Refresh Metadata Before Major Updates

Before each major upgrade or after changing your configuration, run this to ensure you’re using the best available mirror:

# Clear old cache and refresh
sudo dnf clean all
sudo dnf makecache --refresh

# Check which mirror is currently selected
sudo dnf repolist -v | grep Repo-baseurl

Managing Copr Repos with dnf-plugins-core

Once you have dnf-plugins-core, the dnf copr command is ready to use — enabling Copr repositories without having to manually copy URLs:

# Enable a Copr repo
sudo dnf copr enable username/reponame

# List enabled Copr repos
sudo dnf copr list

# Disable a repo you no longer use
sudo dnf copr disable username/reponame

Practical Tips from Daily Use

Tip 1: Download First, Install Later

When you have a good connection, download packages in advance and install them later when offline:

# Download all updates to cache without installing
sudo dnf upgrade --downloadonly

# Install from cache — no internet needed
sudo dnf upgrade --cacheonly

Tip 2: Disable Unnecessary Plugins

Some plugins are enabled by default and slow down dependency resolution, even if you never use them:

# View enabled plugins
ls /etc/dnf/plugins/

# Disable the copr plugin if you don't use Copr
# Edit /etc/dnf/plugins/copr.conf, add:
# enabled=0

Tip 3: Handy Terminal Aliases

Add these to ~/.bashrc or ~/.zshrc:

# Quick update with clean output
alias update='sudo dnf upgrade -y --refresh'

# Clean up after updates
alias cleanup='sudo dnf autoremove -y && sudo dnf clean packages'

# Apply immediately without opening a new terminal
source ~/.bashrc

Checking the Results

After configuration, here’s a simple benchmark:

time (sudo dnf clean all && sudo dnf makecache)

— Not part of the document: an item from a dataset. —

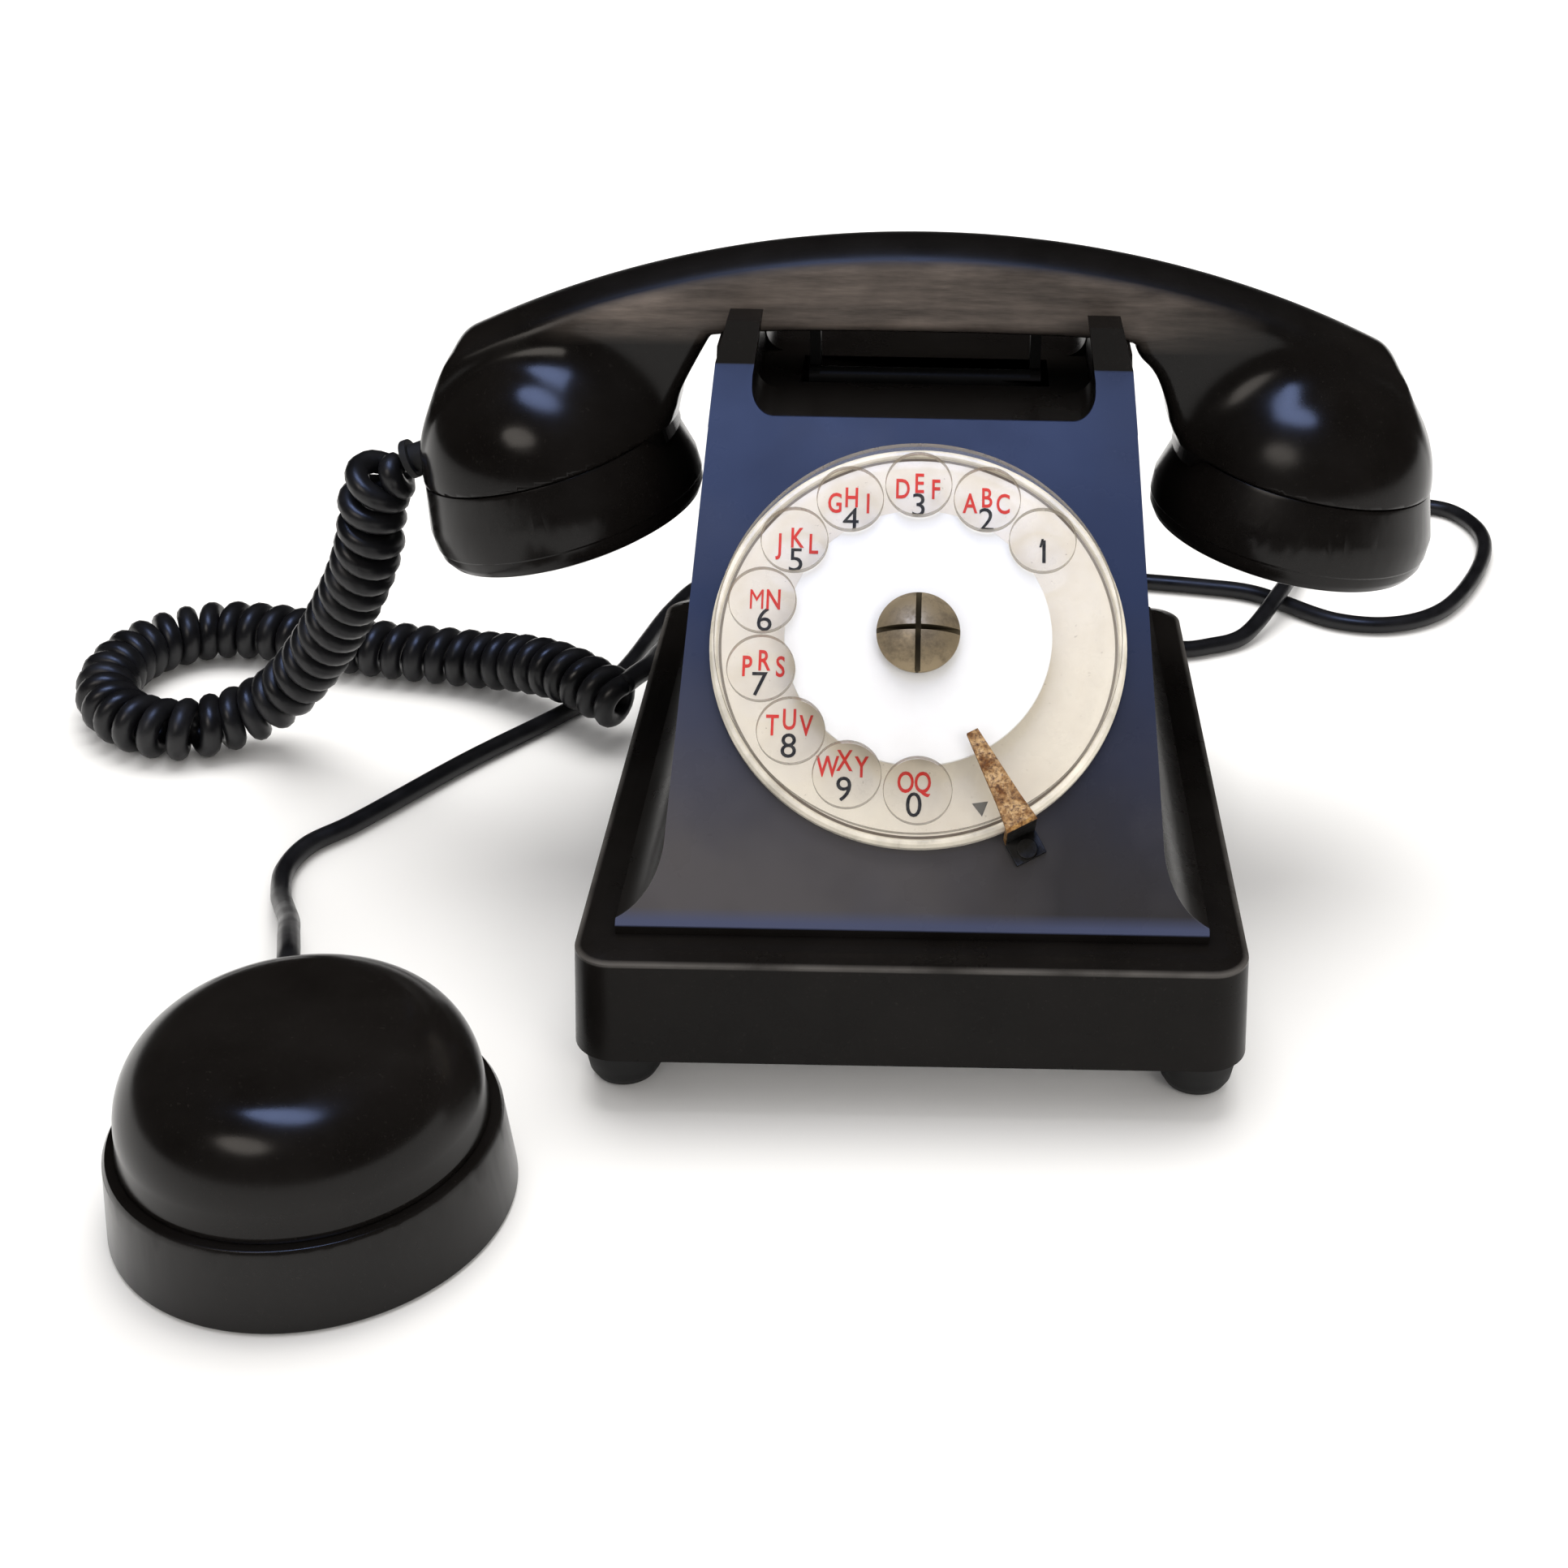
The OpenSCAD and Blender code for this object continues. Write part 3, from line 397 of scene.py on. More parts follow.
# The gland's mouth, from the middle of the second earpiece: its direction, reach and height
GLAND_ANGLE = math.radians(109)
GLAND_REACH = 40.8
GLAND_HEIGHT = 25
gland_mouth = Vector((GLAND_REACH * math.cos(GLAND_ANGLE), GLAND_REACH * math.sin(GLAND_ANGLE), GLAND_HEIGHT))
thin_start = LISTENER + gland_mouth * MM
thin_path = curve_through([thin_start] + [at(*p) for p in THIN_ROUTE], CORD_STEP * MM)
thin = tube("listener_cord_jacket", thin_path, THIN_DIAMETER / 2 * MM, CORD_SIDES)
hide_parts("listener_cord")
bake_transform(thin)

line_points = [at(*p) for p in LINE_ROUTE[:-1] + coil_points() + plug_points()]
line_path = curve_through(line_points, CORD_STEP * MM)
line = tube("line_cord_jacket", line_path, (LINE_DIAMETER / 2 - TURN_GAP) * MM, CORD_SIDES)
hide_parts("line_cord", "line_coil")
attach(line, "base")


# ---- Materials ----

class Shader:
    """A Principled material with a few shortcuts for building its node tree."""

    def __init__(self, name, color, roughness, metallic=0.0):
        self.material = bpy.data.materials.new(name)
        self.material.use_nodes = True
        self.nodes = self.material.node_tree.nodes
        self.links = self.material.node_tree.links
        self.bsdf = self.nodes["Principled BSDF"]
        self.coords = self.nodes.new("ShaderNodeTexCoord").outputs["Object"]
        self.set("Base Color", (*color, 1))
        self.set("Roughness", roughness)
        self.set("Metallic", metallic)
        self.relief = None

    def set(self, socket, value):
        self.bsdf.inputs[socket].default_value = value

    def noise(self, scale, detail=4, stretch=(1, 1, 1), rough=0.55):
        mapping = self.nodes.new("ShaderNodeMapping")
        mapping.inputs["Scale"].default_value = stretch
        self.links.new(self.coords, mapping.inputs["Vector"])
        node = self.nodes.new("ShaderNodeTexNoise")
        node.inputs["Scale"].default_value = scale
        node.inputs["Detail"].default_value = detail
        node.inputs["Roughness"].default_value = rough
        self.links.new(mapping.outputs["Vector"], node.inputs["Vector"])
        return node.outputs["Fac"]

    def spread(self, source, low_in, high_in, low, high):
        """Maps a range of values to another, held at its ends."""
        node = self.nodes.new("ShaderNodeMapRange")
        node.inputs["From Min"].default_value = low_in
        node.inputs["From Max"].default_value = high_in
        node.inputs["To Min"].default_value = low
        node.inputs["To Max"].default_value = high
        self.links.new(source, node.inputs["Value"])
        return node.outputs["Result"]

    def mix(self, share, first, second):
        node = self.nodes.new("ShaderNodeMix")
        node.data_type = "RGBA"
        self.links.new(share, node.inputs["Factor"])
        for socket, value in ((node.inputs[6], first), (node.inputs[7], second)):
            if isinstance(value, tuple):
                socket.default_value = (*value, 1)
            else:
                self.links.new(value, socket)
        return node.outputs[2]

    def reckon(self, operation, first, second):
        node = self.nodes.new("ShaderNodeMath")
        node.operation = operation
        self.links.new(first, node.inputs[0])
        self.links.new(second, node.inputs[1])
        return node.outputs[0]

    def add(self, first, second):
        return self.reckon("ADD", first, second)

    def times(self, first, second):
        return self.reckon("MULTIPLY", first, second)

    def place(self):
        """Outputs with the x, y and z of the point that is shaded."""
        node = self.nodes.new("ShaderNodeSeparateXYZ")
        self.links.new(self.coords, node.inputs["Vector"])
        return node.outputs

    def so_far(self, socket):
        """The output that feeds a socket of the shader now."""
        return self.bsdf.inputs[socket].links[0].from_socket

    def color(self, source):
        self.links.new(source, self.bsdf.inputs["Base Color"])

    def roughness(self, source):
        self.links.new(source, self.bsdf.inputs["Roughness"])

    def bump(self, source, depth, strength=1.0):
        """Adds relief of the given depth in millimetres."""
        node = self.nodes.new("ShaderNodeBump")
        node.inputs["Strength"].default_value = strength
        node.inputs["Distance"].default_value = depth * MM
        self.links.new(source, node.inputs["Height"])
        if self.relief:
            self.links.new(self.relief, node.inputs["Normal"])
        self.relief = node.outputs["Normal"]
        self.links.new(self.relief, self.bsdf.inputs["Normal"])


RESIN_BLACK = (0.0048, 0.0041, 0.0037)
DUST = (0.030, 0.027, 0.024)


def moulded(name, gloss, haze, color=RESIN_BLACK, shine=0.14):
    """Aged black moulding resin: hazy patches, settled dust, slight flow ripples."""
    s = Shader(name, color, gloss)
    s.set("Specular IOR Level", shine)
    patches = s.spread(s.noise(38, 5, rough=0.62), 0.35, 0.72, 0, 1)
    dust = s.spread(s.noise(1400, 2), 0.64, 0.80, 0, 0.3)
    worn = s.mix(patches, color, tuple(c * 1.5 + 0.001 for c in color))
    s.color(s.mix(dust, worn, DUST))
    s.roughness(s.spread(patches, 0, 1, gloss, gloss + haze))
    s.bump(s.noise(24, 2), 0.08)
    s.bump(s.noise(2600, 3), 0.004)
    return s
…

On my machine, makecache dropped from ~45 seconds to ~12 seconds after enabling fastestmirror and parallel downloads. You’ll see even better results with a 100Mbps+ connection.

After two years of using Fedora as my main dev machine, this setup has never let me down. Fedora releases a new version every 6 months with always bleeding-edge packages — just make sure downloads aren’t your bottleneck, and the experience is in a completely different league.